You should take minutes of all investment decisions, including:

  • why a particular investment was chosen
  • whether all trustees agreed with the decision.

This is because if you, as one of the fund’s trustees, invest the SMSF's money in an investment that fails, the other trustees could take action against you for failing to be diligent in your duties.

However, if your investment decision was recorded in meeting minutes signed by the other trustees, you will have a record to show that they agreed with your actions.

Signature requirements for financial statements

Under the super laws, SMSF trustees must sign their SMSF’s financial statements before finalising their annual audit. This includes an operating statement and a statement of financial position which must be signed by the required number of trustees or directors of the corporate trustee, as set out in the tables below.

For the 2020–21 and earlier financial years

Structure of the fund

Signature requirements

Corporate trustee – single director

That director

Corporate trustee – multiple directors

At least 2 of the directors

Individual trustees

At least 2 of the trustees

For the 2021–22 and later financial years

Structure of fund – number of directors or trustees

Signature requirements

Corporate trustee – one or 2 directors

All directors

Corporate trustee – 3 or more directors

At least half of the directors

Individual trustees – 2 trustees

All trustees

Individual trustees – 3 or more trustees

At least half of the trustees

Minimum record-keeping requirements

The most important reason for keeping good records is that it's a legal requirement for you to do so. You may also need to provide accurate records to us if we ask to see them.

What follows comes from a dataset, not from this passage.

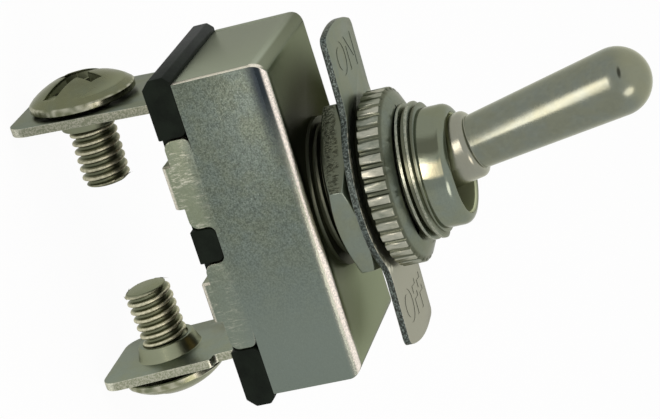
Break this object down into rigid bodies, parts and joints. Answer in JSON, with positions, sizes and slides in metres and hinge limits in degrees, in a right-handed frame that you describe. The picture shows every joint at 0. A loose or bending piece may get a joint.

You need to keep the following records for a minimum of 5 years:

  • accurate and accessible accounting records that explain the transactions and financial position of your SMSF
  • documentation showing decisions made about what benefit payment type was paid (pension, lump sum or a combination of both) and the account the payment was paid from
  • an annual operating statement and an annual statement of your SMSF’s financial position
  • copies of all SMSF annual returns lodged ̶ for more information see SMSF annual return instructions
  • copies of transfer balance account reports lodged
  • copies of any other statements you are required to lodge with us or provide to other super funds.

You need to keep the following records for a minimum of 10 years:

  • minutes of trustee meetings and decisions (if matters affecting your fund were discussed, for example you reviewed the fund's investment strategy, or the commencement or commutation, in part or in full, of an income stream)
  • records of all changes of trustees
  • trustee declarations recognising the obligations and responsibilities for any trustee, or director of a corporate trustee, appointed after 30 June 2007
  • members’ written consent to be appointed as trustees
  • copies of all reports given to members
  • documented decisions about storage of collectables and personal use assets.

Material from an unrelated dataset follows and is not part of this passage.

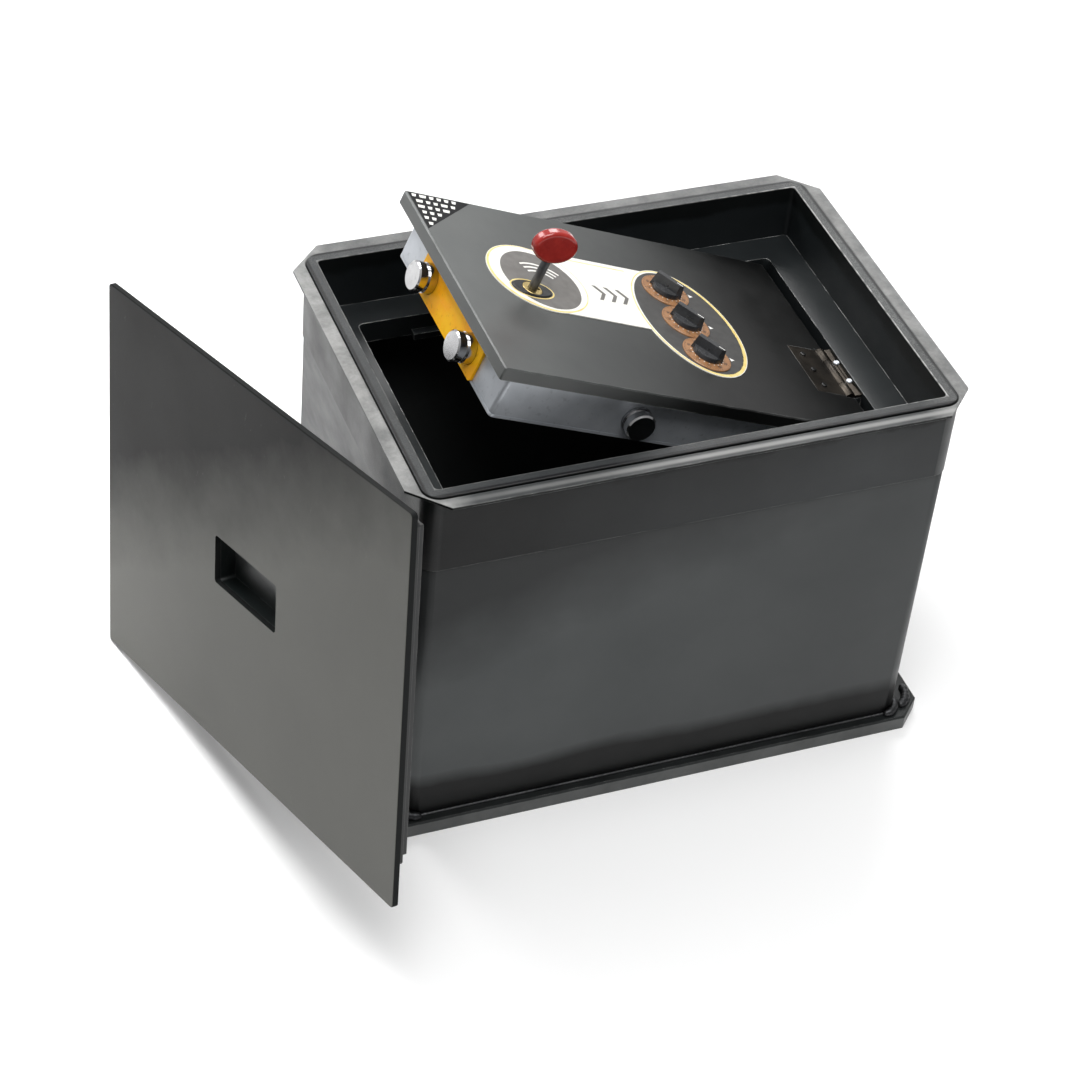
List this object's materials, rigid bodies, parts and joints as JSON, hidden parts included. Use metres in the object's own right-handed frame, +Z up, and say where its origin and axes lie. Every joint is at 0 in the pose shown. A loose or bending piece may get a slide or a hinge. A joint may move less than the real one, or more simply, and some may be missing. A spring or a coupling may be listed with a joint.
{
  "type": "floor safe",
  "caption": "In-floor safe: steel box with a flanged mouth, a hinged door with key lock, turning combination knobs and sliding bolts, and a loose cover plate with a finger recess.",
  "frame": {"origin": "centre of the base plate's underside, on the floor", "axes": "+Z up through the mouth; +X along the long side, towards the door's hinge; +Y towards the long side that is far from the viewer"},
  "size_m": [0.5203, 0.4177, 0.374],
  "materials": {
    "body_paint": "semi-gloss, slightly scuffed",
    "rim_paint": "satin, fine texture, worn inner edge",
    "door_paint": "satin, smooth",
    "cover_paint": "satin, fine texture",
    "plated_steel": "bright zinc, lightly brushed",
    "yellow_zinc": "yellow zinc plating, slightly glossy",
    "bolt_steel": "turned and polished",
    "hinge_steel": "bare steel, slightly brown",
    "lock_brass": "machined",
    "label_film": "printed film, satin",
    "dial_orange": "printed ring, satin",
    "knob_plastic": "moulded, slightly glossy",
    "key_plastic": "moulded, glossy",
    "key_steel": "nickel plated"
  },
  "bodies": {
    "safe_box": {"base_plate": "body_paint", "body_walls": "body_paint", "collar_flange": "rim_paint", "neck_frame": "rim_paint", "door_seat": "rim_paint", "door_stops": "rim_paint", "hinge_bracket": "rim_paint", "hinge_fixed_leaf": "hinge_steel", "hinge_pin": "hinge_steel", "hinge_fixed_screws": "plated_steel"},
    "door": {"door_plate": "door_paint", "hinge_moving_leaf": "hinge_steel", "hinge_door_screws": "plated_steel", "face_label": "label_film", "keyhole_escutcheon": "plated_steel", "lock_barrel": "lock_brass", "lock_case": "plated_steel", "guide_plate": "yellow_zinc", "back_cover": "plated_steel", "back_cover_posts": "plated_steel", "back_cover_screws": "plated_steel", "dial_ring_1": "dial_orange", "dial_ring_2": "dial_orange", "dial_ring_3": "dial_orange", "spindle_bush_1": "lock_brass", "spindle_bush_2": "lock_brass", "spindle_bush_3": "lock_brass"},
    "lock_plug": {"key_plug": "lock_brass"},
    "key": {"key_shank": "key_steel", "key_head": "key_plastic"},
    "end_bolts": {"end_bolt_near": "bolt_steel", "end_bolt_far": "bolt_steel", "bolt_carriage": "plated_steel"},
    "near_side_bolt": {"near_slide": "plated_steel", "near_bolt": "bolt_steel"},
    "far_side_bolt": {"far_slide": "plated_steel", "far_bolt": "bolt_steel"},
    "knob_1": {"combination_knob_1": "knob_plastic", "knob_spindle_1": "key_steel", "combination_wheel_1": "lock_brass"},
    "knob_2": {"combination_knob_2": "knob_plastic", "knob_spindle_2": "key_steel", "combination_wheel_2": "lock_brass"},
    "knob_3": {"combination_knob_3": "knob_plastic", "knob_spindle_3": "key_steel", "combination_wheel_3": "lock_brass"},
    "cover": {"cover_plate": "cover_paint", "cover_strip": "cover_paint", "cover_frame": "cover_paint", "finger_cup": "cover_paint"}
  },
  "joints": [
    {"name": "door_hinge", "type": "hinge", "parent": "safe_box", "child": "door", "pos_m": [0.1395, 0, 0.24475], "axis": [0, 1, 0], "range_deg": [-22, 68]},
    {"name": "key_turn", "type": "hinge", "parent": "door", "child": "lock_plug", "pos_m": [-0.06911, 0.001, 0.33038], "axis": [0.3746, 0, 0.9272], "range_deg": [0, 90]},
    {"name": "key_withdraw", "type": "slide", "parent": "lock_plug", "child": "key", "axis": [0.3746, 0, 0.9272], "range_m": [0, 0.035]},
    {"name": "end_bolts_throw", "type": "slide", "parent": "door", "child": "end_bolts", "axis": [-0.9272, 0, 0.3746], "range_m": [0, 0.01414]},
    {"name": "near_bolt_throw", "type": "slide", "parent": "door", "child": "near_side_bolt", "axis": [0, -1, 0], "range_m": [0, 0.0142]},
    {"name": "far_bolt_throw", "type": "slide", "parent": "door", "child": "far_side_bolt", "axis": [0, 1, 0], "range_m": [0, 0.0142]},
    {"name": "knob_1_turn", "type": "hinge", "parent": "door", "child": "knob_1", "pos_m": [0.03844, -0.04, 0.28693], "axis": [0.3746, 0, 0.9272], "continuous": true},
    {"name": "knob_2_turn", "type": "hinge", "parent": "door", "child": "knob_2", "pos_m": [0.03844, -0.005, 0.28693], "axis": [0.3746, 0, 0.9272], "continuous": true},
    {"name": "knob_3_turn", "type": "hinge", "parent": "door", "child": "knob_3", "pos_m": [0.03844, 0.03, 0.28693], "axis": [0.3746, 0, 0.9272], "continuous": true},
    {"name": "cover_lift", "type": "slide", "parent": "safe_box", "child": "cover", "axis": [0, 0, 1], "range_m": [0, 0.3]}
  ],
  "couplings": [
    {"joint": "key_turn", "follows": "end_bolts_throw", "rad_per_m": 111.07},
    {"joint": "near_bolt_throw", "follows": "end_bolts_throw", "ratio": 1},
    {"joint": "far_bolt_throw", "follows": "end_bolts_throw", "ratio": 1}
  ]
}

Don't forget you also need to keep track of income tax record-keeping requirements, such as those related to deductions, capital gains and losses.

Keep records in writing and in English. If you keep electronic records, they must be capable of verification by us and be in a form we can access and understand.

For more information see event-based reporting for SMSFs.

Records relating to early access to super

SMSF members may be eligible for early access to super in very limited circumstances.

If you are a trustee of an SMSF, you must:

  • ensure the member applying for early access of their super meets all the requirements for the particular condition of release applied for
  • keep records and proof that the member met all requirements of the condition of release – this will be needed for your auditor to ensure the member did not illegally access their super
  • seek permission from the other trustees and note this in the trustee meeting minutes.

If a fund member does not meet all the requirements of a condition of release, they may face heavy penalties for illegally accessing their super. The SMSF trustee may also face penalties for illegally releasing a member's super.